Florentino Pérez amenazó una bomba de hidrógeno y sólo fue un guatapique chingado. La Superliga europea murió al nacer, porque ni siquiera vio la luz del día y ya le estaban buscando la sepultura. Pero a nadie podía sorprenderle. Cuando las cosas se planifican torcidas, terminan mal.
Es curioso que fuera otro presidente del Real Madrid, Santiago Bernabéu, el gran impulsor de la Copa de Campeones (hoy Champions League) ideada por los periodistas franceses Gabriel Hanot y Jacques Ferrán de L’Equipe en 1955. Y el origen fue casi una anécdota. El año anterior, el Wolverhampton Wanderers, campeón de la liga inglesa, jugó y ganó una serie de partidos amistosos contra los equipos más prestigiosos de Europa. Entre ellos, el poderoso Honved, base de la selección húngara subcampeona mundial en Suiza. Misma selección magiar que había paseado a la inglesa tanto en Londres como en Budapest en 1953.

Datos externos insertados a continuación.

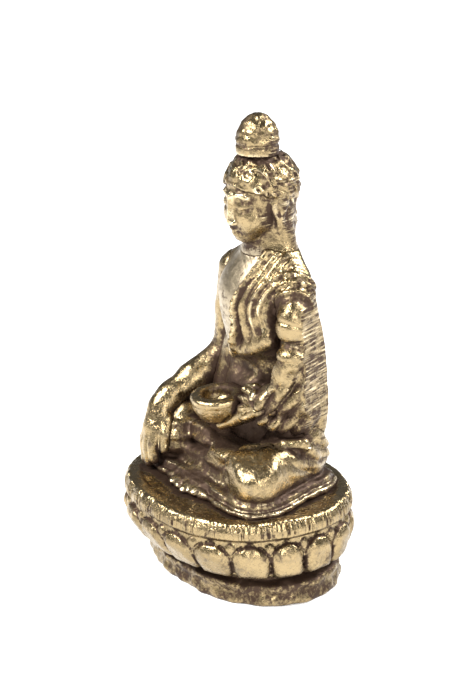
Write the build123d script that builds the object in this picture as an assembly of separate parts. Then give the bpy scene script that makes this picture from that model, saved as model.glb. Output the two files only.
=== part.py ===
from build123d import *
import math
import os

# A small seated figure in cast brass on an oval lotus pedestal, modelled as its separate castings.
#
# The figure sits cross-legged with its right hand reaching down over the knee and an alms bowl in the left
# hand. Millimetres, +Z up, the figure faces -Y and its left side is +X. The origin is on the ground, at the
# middle of the pedestal. Every casting meets its neighbours face to face or across a fitting gap, and is held
# by a spigot, peg, dowel, pin or wedge.

os.makedirs("parts", exist_ok=True)

# ---------------------------------------------------------------- driving dimensions
# Pedestal, a hollow casting that is open underneath.
rim_length = 32.7
rim_depth = 27.8
foot_length = 29.6
foot_depth = 20.8
foot_back = 1.1
pedestal_height = 12.1
foot_thickness = 3.0
waist_height = 0.7
waist_inset = 1.3
rim_band_height = 2.2
band_inset = 0.7
pedestal_wall = 1.5
top_thickness = 1.6
petal_count = 18
petal_width = 4.5
petal_lift = 0.9
petal_share = 0.62

# Base plate, a sheet let into the underside and held by burrs raised from the wall.
plate_thickness = 0.6
plate_recess = 0.5
plate_ledge = 0.7
plate_gap = 0.06
burr_count = 8
burr_radius = 0.35

# Crossed legs and the hem of the robe under them.
hem_thickness = 1.6
hem_reach = 1.2
knee_spread = 9.8
knee_forward = 3.4
knee_radius = 3.2
knee_height = 3.9
hip_spread = 5.4
hip_back = 6.3
hip_radius = 4.0
shin_radius = 2.3
shin_forward = 1.4
shin_sink = 0.6
foot_radius = 1.5
heel_side = 1.6
toe_inset = 3.0
lap_height = 6.2
lap_radius = 6.6

# Torso, as half width and half depth at each level above the lap.
torso_height = 23.4
torso_back = 4.6
hip_half_width = 7.0
hip_half_depth = 5.2
waist_half_width = 6.2
waist_half_depth = 4.2
chest_half_width = 7.0
chest_half_depth = 4.8
shoulder_half_width = 6.1
shoulder_half_depth = 4.0
nape_half_width = 3.7
nape_half_depth = 3.4

# Arms.
shoulder_radius = 2.8
shoulder_drop = 3.6
sleeve_elbow_radius = 2.7
sleeve_wrist_radius = 1.8
bare_elbow_radius = 2.1
bare_wrist_radius = 1.35
fingertip_radius = 0.9
palm_radius = 1.3
hand_gap = 0.25
elbow_splay = 2.3
upper_arm_length = 12.2
sleeve_hang = 2.6
cuff_forward = 5.0

# Head, with the neck in one piece with it, and the topknot on it.
neck_radius = 2.9
neck_back = 1.8
neck_length = 4.4
head_half_width = 4.95
head_half_height = 6.0
head_forward = 1.5
chin_drop = 2.0
topknot_radius = 2.7
topknot_height = 4.8
topknot_collar = 0.9
crown_cut = 0.9

# Alms bowl.
bowl_radius = 3.2
bowl_height = 3.6
bowl_wall = 0.7
bowl_foot_radius = 1.6
bowl_side = 0.5
bowl_forward = 3.1
bowl_above_lap = 2.9
bowl_lip_inset = 0.25

# Fixings.
tang_length = 2.4
tang_width = 1.6
tang_spread = 5.0
tang_tail = 2.6
wedge_height = 1.0
wedge_thickness = 0.9
wedge_length = 4.6
spigot_radius = 3.0
spigot_depth = 2.4
tenon_radius = 1.3
tenon_depth = 3.0
topknot_peg_radius = 0.8
topknot_peg_depth = 2.0
dowel_radius = 0.7
dowel_length = 4.0
waist_pin_radius = 0.5
wrist_peg_radius = 0.7
wrist_peg_depth = 1.8
bowl_peg_radius = 0.55
bowl_peg_depth = 0.9

# Fits.
fit_gap = 0.04
seam_gap = 0.05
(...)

Los diarios británicos, embriagados por tal demostración, se apresuraron en proclamar al Wolverhampton como “campeón del mundo”. Ahí entraron Hanot y Ferrán. Tal afirmación había que refrendarla con algo más que unos amistosos dispersos, escribieron en L’Equipe. Y nació la Copa de Campeones, cuya primera edición se disputó en 1956. Seis décadas y media más tarde goza de excelente salud y es, por lejos, el torneo de clubes más prestigioso y rentable del mundo.
La Copa de Campeones fue concebida como una competencia abierta y cuyo único fin era ver en la cancha quién era el mejor. La Súperliga de Florentino y los doce millonarios (uno imagina esos capitalistas gordos con frac y sombrero de copa de las viejas propagandas soviéticas) tuvo el camino contrario: primero se pensó en una rentabilidad descomunal, ahí entraba JP Morgan, y luego lo competitivo, si es que eso importaba realmente. Y como los niñatos cabrones de la plaza, los dueños de la pelota, dejaron en claro que “nadie más juega”.
Pero había una pieza suelta, que no era ni la amenazante FIFA, ni la poderosa UEFA. Algo tan simple como el consumidor final, el hincha. Y el hincha, que será muy comprador de camisetas o bufandas y estará bastante amansado para pagar una locura por cualquier boleto, no es un mono amaestrado como los oligarcas rusos, jeques árabes o inversores estadounidenses creen. Y sabe perfectamente qué copas son de verdad y cuáles de cartón. Y no estaba dispuesto a sacrificar un torneo como la Champions, concebido por la más transparente de las razones, saber quién es el mejor, por una liga de prepotentes, cuyo valor deportivo no era mucho mayor que esos cuadrangulares de pretemporada que se hacen en Miami, con grandes clubes y estrellas rutilantes, pero cuyos ganadores son de una estricta irrelevancia.
Cuando los dueños de estos doce equipos se dieron cuenta que ni sus propios hinchas les respaldaban, se empezaron a descolgar uno por uno y la bomba de hidrógeno que Florentino Pérez iba a tirar sobre el fútbol europeo fue perdiendo su potencia en horas, hasta transformarse en un simple guatapique. Como hombre no acostumbrado a las derrotas, Florentino no renuncia al proyecto y sigue con sus maniobras para salvar algo. Seguramente logrará un porcentaje mayor de derechos de televisión por jugar la Champions, o algo así. Pero no mucho más. La Súperliga quedará como una mala idea tan estruendosa como breve.